What is to be transcribed is the run of lines opening with the one that has "# Edges, found" and closing with the one that has "for corner in", and only that run, exactly.

:: DATA SHOWN

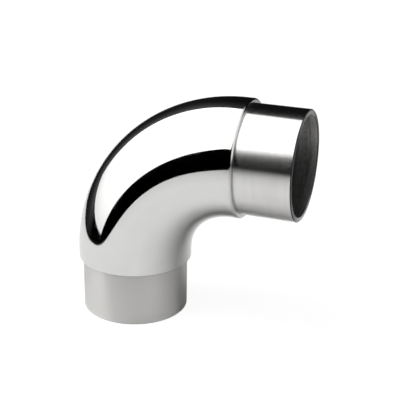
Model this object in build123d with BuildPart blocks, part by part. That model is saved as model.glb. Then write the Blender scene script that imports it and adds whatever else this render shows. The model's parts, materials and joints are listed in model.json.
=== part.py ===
from build123d import *
import os

# A cast stainless steel elbow that joins two handrail tubes at a right angle.
# Sizes are in millimetres. The origin is the centre of the lower end face:
# the lower leg stands along +Z, and the side leg points along +X.

# The tube that the elbow joins
tube_diameter = 42.4  # outside of the handrail tube, and of the elbow's body
tube_wall = 1.5  # wall of the handrail tube
slip_clearance = 0.1  # gap all round between a spigot and the tube it fits

# The elbow
bend_radius = 40.5  # of the body's centre line
straight_length = 3.0  # plain body between the bend and each shoulder
spigot_length = 20.0  # how far each spigot reaches into its tube
spigot_wall = 1.8  # metal between a spigot's outside and the bore
shoulder_round = 0.8  # outer edge of the shoulder that a tube butts against
spigot_chamfer = 0.3  # outer edge of a spigot's end face
bore_chamfer = 0.2  # inner edge of a spigot's end face

# Sizes that follow from these
body_radius = tube_diameter / 2
spigot_radius = body_radius - tube_wall - slip_clearance
bore_radius = spigot_radius - spigot_wall
leg_length = straight_length + spigot_length
reach = bend_radius + leg_length  # from either leg's axis to the other end face

# The planes of the two end faces, both looking out of the elbow
lower_end = Plane(origin=(0, 0, 0), x_dir=(1, 0, 0), z_dir=(0, 0, -1))
side_end = Plane(origin=(reach, 0, reach), x_dir=(0, 1, 0), z_dir=(1, 0, 0))

# The line that the quarter bend turns about
bend_axis = Axis(origin=(bend_radius, 0, leg_length), direction=(0, 1, 0))

with BuildPart() as elbow:
    # The quarter bend, hollow from the start
    with BuildSketch(lower_end.offset(-leg_length)):
        Circle(body_radius)
        Circle(bore_radius, mode=Mode.SUBTRACT)
    revolve(axis=bend_axis, revolution_arc=90)

    for end in (lower_end, side_end):
        # The short plain length of body that ends in the shoulder
        with BuildSketch(end.offset(-leg_length)):
            Circle(body_radius)
            Circle(bore_radius, mode=Mode.SUBTRACT)
        extrude(amount=straight_length)

        # The spigot, stepped down to slip inside the tube
        with BuildSketch(end.offset(-spigot_length)):
            Circle(spigot_radius)
            Circle(bore_radius, mode=Mode.SUBTRACT)
        extrude(amount=spigot_length)

    # Edges, found by where their circles lie along each leg
    rims = elbow.edges().filter_by(GeomType.CIRCLE)
    shoulder_height = spigot_length
    shoulder_reach = reach - spigot_length
    lower_shoulder = rims.filter_by_position(Axis.Z, shoulder_height, shoulder_height)
    side_shoulder = rims.filter_by_position(Axis.X, shoulder_reach, shoulder_reach)
    lower_rims = rims.filter_by_position(Axis.Z, 0, 0).sort_by(SortBy.RADIUS)
    side_rims = rims.filter_by_position(Axis.X, reach, reach).sort_by(SortBy.RADIUS)
    fillet([shoulder.sort_by(SortBy.RADIUS)[-1] for shoulder in (lower_shoulder, side_shoulder)],
           radius=shoulder_round)
    chamfer([lower_rims[-1], side_rims[-1]], length=spigot_chamfer)
    chamfer([lower_rims[0], side_rims[0]], length=bore_chamfer)

elbow.part.label = "elbow"

os.makedirs("parts", exist_ok=True)
export_step(elbow.part, "parts/elbow.step")
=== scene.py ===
"""Handrail elbow: a polished cast bend with two turned spigots, dressed on its CAD frame.

The elbow is one closed surface. The outline of its wall, drawn as distance along the leg and
radius, is carried along the bent centre line and turned right round it.
"""
import json
import math
from collections import namedtuple

import bpy
import numpy as np
from bpy.props import FloatProperty, FloatVectorProperty, IntProperty, PointerProperty
from mathutils import Matrix, Vector


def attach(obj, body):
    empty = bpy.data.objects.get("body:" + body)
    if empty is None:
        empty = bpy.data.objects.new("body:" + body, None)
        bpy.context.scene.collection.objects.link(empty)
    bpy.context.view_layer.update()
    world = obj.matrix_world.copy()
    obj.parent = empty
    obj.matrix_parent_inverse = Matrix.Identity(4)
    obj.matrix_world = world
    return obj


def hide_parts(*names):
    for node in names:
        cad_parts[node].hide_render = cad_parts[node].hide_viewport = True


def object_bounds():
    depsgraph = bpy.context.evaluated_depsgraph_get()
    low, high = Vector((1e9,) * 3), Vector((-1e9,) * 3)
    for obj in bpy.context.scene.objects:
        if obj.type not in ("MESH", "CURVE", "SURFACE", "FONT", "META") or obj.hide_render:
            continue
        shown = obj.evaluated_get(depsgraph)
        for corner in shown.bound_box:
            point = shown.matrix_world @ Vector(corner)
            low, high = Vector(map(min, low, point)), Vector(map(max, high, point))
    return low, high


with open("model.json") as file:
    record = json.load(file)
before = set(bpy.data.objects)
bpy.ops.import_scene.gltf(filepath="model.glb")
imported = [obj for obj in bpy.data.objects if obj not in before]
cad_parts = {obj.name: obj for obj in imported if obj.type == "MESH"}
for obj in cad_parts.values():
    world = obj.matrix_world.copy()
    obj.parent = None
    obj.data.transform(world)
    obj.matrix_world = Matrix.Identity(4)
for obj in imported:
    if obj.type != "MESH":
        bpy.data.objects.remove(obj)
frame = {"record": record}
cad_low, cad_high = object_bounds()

bl_info = {
    "name": "Handrail elbow",
    "version": (1, 0, 0),
    "blender": (4, 5, 0),
    "location": "3D View > Sidebar > Elbow",
    "description": "Builds a polished steel handrail elbow and the studio around it",
    "category": "Add Mesh",
}

NODE = "elbow"
BODY = "root"
STRAIGHT = "straight"  # attribute: the point's place if the elbow were straight
ALONG = "along"  # UV map: the outline's own length across, and the turn round the tube upwards
EDGE = "edge"  # attribute: 1 on a corner or rounded edge, falling to 0 away from it
ROOT = "root"  # attribute: 1 in the corner where a shoulder meets its spigot, falling to 0 away from it
WEAR_REACH, ROOT_SHADE_REACH = 0.0004, 0.0006  # metres in which the edge wear and the painted root shade each fall to about a third
SHARP_TURN = math.radians(20)
SMALL_STEP = 1e-4  # share of a run, to find which way it sets off or arrives
FINISHES = ("polished", "turned", "faced", "bored")

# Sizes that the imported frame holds
mounts = {mount["name"]: mount for mount in frame["record"]["mounts"]}
FRAME_BODY_RADIUS = cad_high[1]
FRAME_REACH = mounts["side_spigot"]["pos_m"][0]
FRAME_SPIGOT_RADIUS = mounts["lower_spigot"]["dims"]["r_mm"] / 1000
FRAME_SPIGOT_LENGTH = mounts["lower_shoulder"]["pos_m"][2]


class ElbowSizes(bpy.types.PropertyGroup):
    """Sizes of the casting, in metres."""

    body_radius: FloatProperty(
        name="Body radius", description="Outside of the bend, flush with the handrail tube",
        default=FRAME_BODY_RADIUS, unit="LENGTH")
    spigot_radius: FloatProperty(
        name="Spigot radius", description="Outside of the stepped ends",
        default=FRAME_SPIGOT_RADIUS, unit="LENGTH")
    spigot_length: FloatProperty(
        name="Spigot length", description="From a shoulder to the end face",
        default=FRAME_SPIGOT_LENGTH, unit="LENGTH")
    reach: FloatProperty(
        name="Reach", description="From one leg's axis to the other leg's end face",
        default=FRAME_REACH, unit="LENGTH")
    bend_radius: FloatProperty(
        name="Bend radius", description="Radius of the centre line's quarter turn",
        default=0.0405, unit="LENGTH")
    bore_radius: FloatProperty(
        name="Bore radius", description="The passage through the elbow",
        default=0.0178, unit="LENGTH")
    shoulder_round: FloatProperty(
        name="Shoulder round", description="Outer edge of each shoulder",
        default=0.0008, unit="LENGTH")
    spigot_chamfer: FloatProperty(
        name="Spigot chamfer", description="Outer edge break of an end face",
        default=0.0003, unit="LENGTH")
    bore_chamfer: FloatProperty(
        name="Bore chamfer", description="Inner edge break of an end face",
        default=0.0002, unit="LENGTH")
    around: IntProperty(
        name="Faces around", description="Faces once round the tube", default=256)
    bend_rows: IntProperty(
        name="Rows in the bend", description="Rows of faces in the outer quarter turn", default=96)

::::

> **ANSWER**
    # Edges, found by where their circles lie along each leg
    rims = elbow.edges().filter_by(GeomType.CIRCLE)
    shoulder_height = spigot_length
    shoulder_reach = reach - spigot_length
    lower_shoulder = rims.filter_by_position(Axis.Z, shoulder_height, shoulder_height)
    side_shoulder = rims.filter_by_position(Axis.X, shoulder_reach, shoulder_reach)
    lower_rims = rims.filter_by_position(Axis.Z, 0, 0).sort_by(SortBy.RADIUS)
    side_rims = rims.filter_by_position(Axis.X, reach, reach).sort_by(SortBy.RADIUS)
    fillet([shoulder.sort_by(SortBy.RADIUS)[-1] for shoulder in (lower_shoulder, side_shoulder)],
           radius=shoulder_round)
    chamfer([lower_rims[-1], side_rims[-1]], length=spigot_chamfer)
    chamfer([lower_rims[0], side_rims[0]], length=bore_chamfer)

elbow.part.label = "elbow"

os.makedirs("parts", exist_ok=True)
export_step(elbow.part, "parts/elbow.step")
=== scene.py ===
"""Handrail elbow: a polished cast bend with two turned spigots, dressed on its CAD frame.

The elbow is one closed surface. The outline of its wall, drawn as distance along the leg and
radius, is carried along the bent centre line and turned right round it.
"""
import json
import math
from collections import namedtuple

import bpy
import numpy as np
from bpy.props import FloatProperty, FloatVectorProperty, IntProperty, PointerProperty
from mathutils import Matrix, Vector


def attach(obj, body):
    empty = bpy.data.objects.get("body:" + body)
    if empty is None:
        empty = bpy.data.objects.new("body:" + body, None)
        bpy.context.scene.collection.objects.link(empty)
    bpy.context.view_layer.update()
    world = obj.matrix_world.copy()
    obj.parent = empty
    obj.matrix_parent_inverse = Matrix.Identity(4)
    obj.matrix_world = world
    return obj


def hide_parts(*names):
    for node in names:
        cad_parts[node].hide_render = cad_parts[node].hide_viewport = True


def object_bounds():
    depsgraph = bpy.context.evaluated_depsgraph_get()
    low, high = Vector((1e9,) * 3), Vector((-1e9,) * 3)
    for obj in bpy.context.scene.objects:
        if obj.type not in ("MESH", "CURVE", "SURFACE", "FONT", "META") or obj.hide_render:
            continue
        shown = obj.evaluated_get(depsgraph)
        for corner in shown.bound_box:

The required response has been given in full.